In June 1809, Lieut.-General Sir John Stuart, commanding in chief in the Mediterranean, resolved to menace the capital and kingdom of Naples, as a diversion in favour of the Austrians, who were contending against numerous difficulties in their war with France. The flank companies of the first battalion were employed on this service; and after menacing a considerable extent of coast, which produced much alarm, the romantic and fruitful island of Ischia, celebrated for the beauty of its scenery, and situated in the Bay of Naples, about six miles from the coast, was attacked. A landing was effected in the face of a formidable line of batteries, from which the enemy was speedily driven. The siege of the castle was undertaken, and in a few days the garrison was forced to surrender. The island of Procida surrendered on being summoned. Two valuable islands were thus rescued from the power of the Grand Duke of Berg, General Murat, upon whom the Emperor Napoleon had, in the preceding year, conferred the sovereignty of Naples, in succession to Joseph Bonaparte, who had been nominated by his brother to be King of Spain; and one thousand five hundred regular troops, with one hundred pieces of ordnance, were captured. An attempt was, at this period, made to reduce the castle of Scylla; but the large force which the enemy possessed in Calabria, rendered this impracticable.
2nd Batt.
The assumption of the sovereignty of Spain by Joseph Bonaparte, although the strongest places and most commanding positions in the Peninsula were occupied by French troops, had excited the indignation of the Spanish people, who solicited, and readily obtained, the aid of Great Britain; and the latter power had, in April 1809, sent Lieut.-General Sir Arthur Wellesley with reinforcements to Portugal, to save that country from invasion, and also to assist the Spaniards in their struggle for independence.

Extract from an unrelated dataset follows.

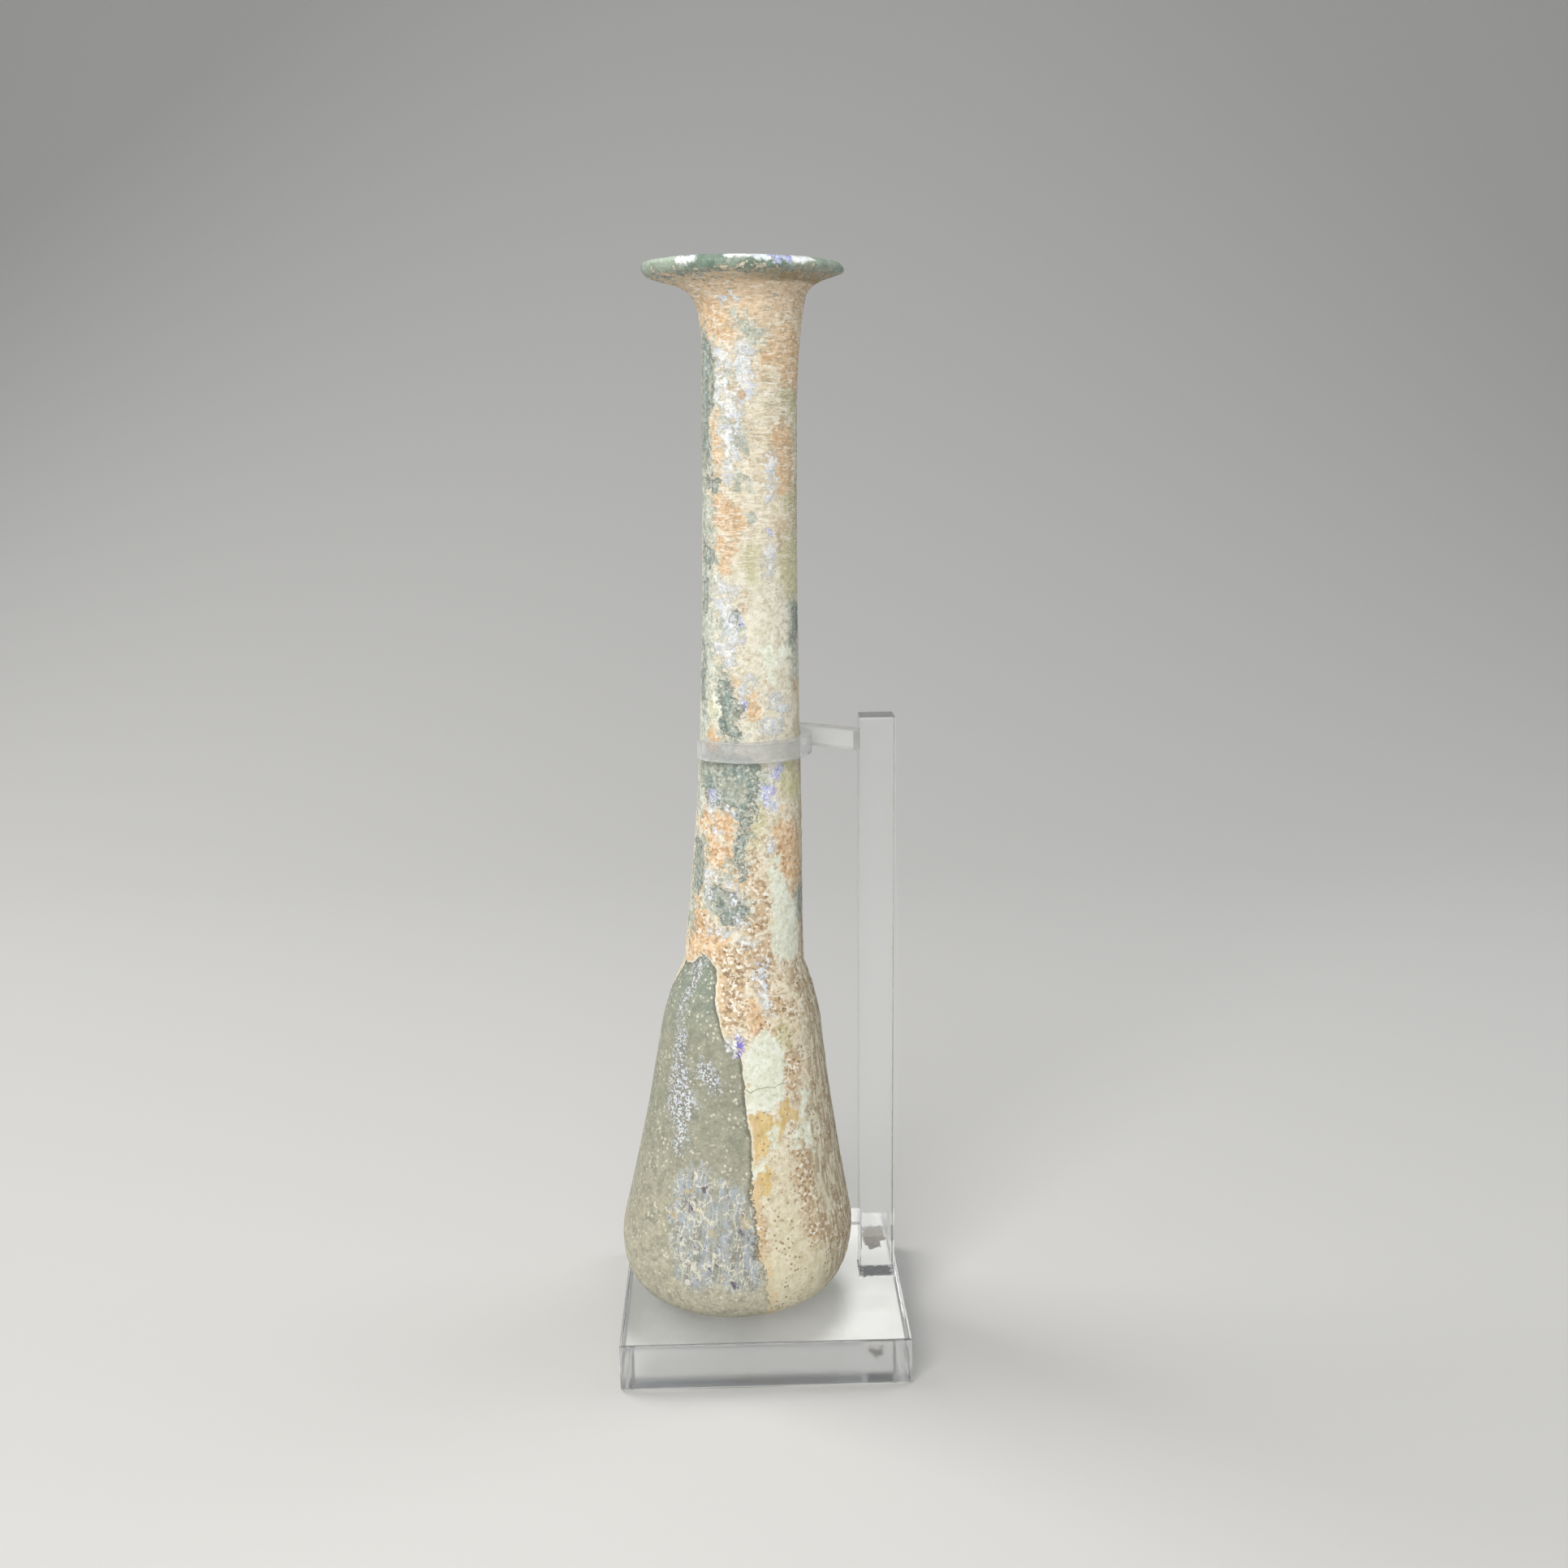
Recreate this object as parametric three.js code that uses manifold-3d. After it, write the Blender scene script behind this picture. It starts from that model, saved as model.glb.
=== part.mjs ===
// A free-blown glass unguentarium, a tall slim flask for scented oil, standing on its clear acrylic mount:
// a square base plate, a post glued on near the plate's right edge, and a clip that steadies the neck.
// Millimetres. X runs along the plate's front edge to the right, Y to the back and Z up, and the origin is
// the middle of the plate's underside.

import * as THREE from 'three';
import { mergeVertices } from 'three/addons/utils/BufferGeometryUtils.js';
import Module from 'manifold-3d';

const wasm = await Module();
wasm.setup();

// Base plate
const plateSide = 48;
const plateThickness = 8;

// Post, a square bar
const postSide = 6;
const postEdgeInset = 1; // from the plate's right edge
const postAboveClip = 2.5;

// Neck clip, cut from one sheet: a C round the neck and a straight arm to the post
const clipHeight = 94.2; // of its underside, above the plate
const clipThickness = 3.1;
const clipBand = 1.8; // width of the C, seen from above
const clipClearance = 0.3; // from the neck
const clipFrontEnd = -146; // degrees round from +X, the C's free end at the front left
const clipBackEnd = 92; // degrees, the C's end behind the neck
const armWidth = 3.4;
const armBite = 0.4; // how far the arm cuts into the C's outside
const armTail = 3; // of the arm, past the point where it touches the C

// Vessel, as stretches of its height from the foot up
const footHeight = 10.7; // the rounded lower edge, up to the widest part
const bodyHeight = 36.6;
const shoulderHeight = 11.3;
const neckHeight = 89.4;
const flareHeight = 23.4;

const footRadius = 11.5; // of the ring that it stands on
const bodyRadius = 19.76;
const shoulderRadius = 13.45;
const neckRootRadius = 10;
const neckRadius = 7.36;
const throatRadius = 8.2; // where the flare turns out
const throatDepth = 6.7; // below the rim
const lipRadius = 15.7;
const lipThickness = 1.9;
const lipUnevenness = 0.4; // how much thicker it is at the left, and thinner at the right
const lipSlope = 11.5; // degrees, of the flare's underside where it meets the lip

const wall = 1.5;
const floorThickness = 2.2;
const pushUp = 1; // height of the hollow under the foot
const standingRing = 3; // width of the flat that it stands on

const bodyPostGap = 1.7;
const vesselForward = 1.6; // of its middle, in front of the plate's middle

// The vessel is a little crooked. These are its middle's steps to the right of where the body is widest.
const footLean = -0.5;
const shoulderLean = 1.28;
const neckRootLean = 1.87;
const lowNeckLean = 3.12;
const midNeckLean = 3.7;
const flareLean = 4.1;
const throatLean = 4.45;
const lipLean = 3.05;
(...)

The second battalion was selected to proceed to join the army in the Peninsula under the command of Lieut.-General the Honorable Sir Arthur Wellesley: it embarked on the 22nd of June 1809 for the Tagus, and arrived at Lisbon on the 2nd of July. The battalion shortly afterwards proceeded with a division, consisting of reinforcements, under the command of Brigadier-General Catlin Crawfurd, who endeavoured, by a forced march, to arrive in time for the battle of Talavera, which was fought on the 27th and 28th of July, and for which victory Lieut.-General the Honorable Sir Arthur Wellesley was raised to the peerage by the title of Viscount Wellington. When the second battalion arrived at Sarza la Mayor, a despatch was received from Sir Arthur Wellesley, ordering the brigade and detachments to halt and bivouac at Niza until his arrival with the head-quarters at Badajoz, after which the battalion was stationed at the village of Torre Mayor: here it suffered severely from sickness, which at that season of the year is prevalent in Estremadura, and particularly on the banks of the Guadiana. On the 3rd of September the head-quarters arrived at Badajoz, and the army was distributed about Elvas, Campo Mayor, and other places adjacent; but when Viscount Wellington broke up from the Guadiana in the month of December, and crossed the Tagus, he left Major-General Rowland Hill (afterwards Viscount Hill), with a force of 10,000 men, British and Portuguese, at Abrantes: among the former was the second battalion of the Thirty-ninth regiment.
1810. 1st Batt.
In the summer of 1810, Joachim Murat, King of Naples, assembled upwards of a hundred heavy gunboats, a number of others more lightly armed, and about four hundred transport boats, and brought thirty thousand troops to the coast of Calabria for the purpose of invading Sicily. The battalion companies, under the command of Brevet-Lieut.-Colonel Cavendish Sturt, accordingly proceeded from Malta, in June 1810, to Sicily, where they were employed in the defence of the island against the threatened invasion.
2nd Batt.
The second battalion accompanied the force under Major-General Rowland Hill in all its movements in Portugal and on the frontiers of Spain, and in August 1810 was one of the corps of the second division, when it formed, by forced marches, the memorable junction with Viscount Wellington on the heights of Busaco. Lieut.-Colonel George Wilson being appointed to the charge of a brigade, Major Patrick Lindesay, afterwards Major-General Sir Patrick Lindesay[26], commanded the battalion, which formed part of the right of the army in the battle at Busaco, on the 27th of September, but the battalion was not engaged in the action. When General Regnier attacked the position held by the third and fifth divisions, Major-General Hill withdrew towards his left to support them: it was unnecessary, however, these divisions having repulsed the enemy, and he therefore continued in his original position.
After the battle of Busaco, the second battalion accompanied the army in its retrograde movement to the Lines of Torres Vedras, where it remained until orders were given to advance in pursuit of the French troops towards Santarem, when it crossed the Tagus with the corps under Major-General Hill, and occupied cantonments at Almeirem, immediately opposite the head-quarters of the enemy.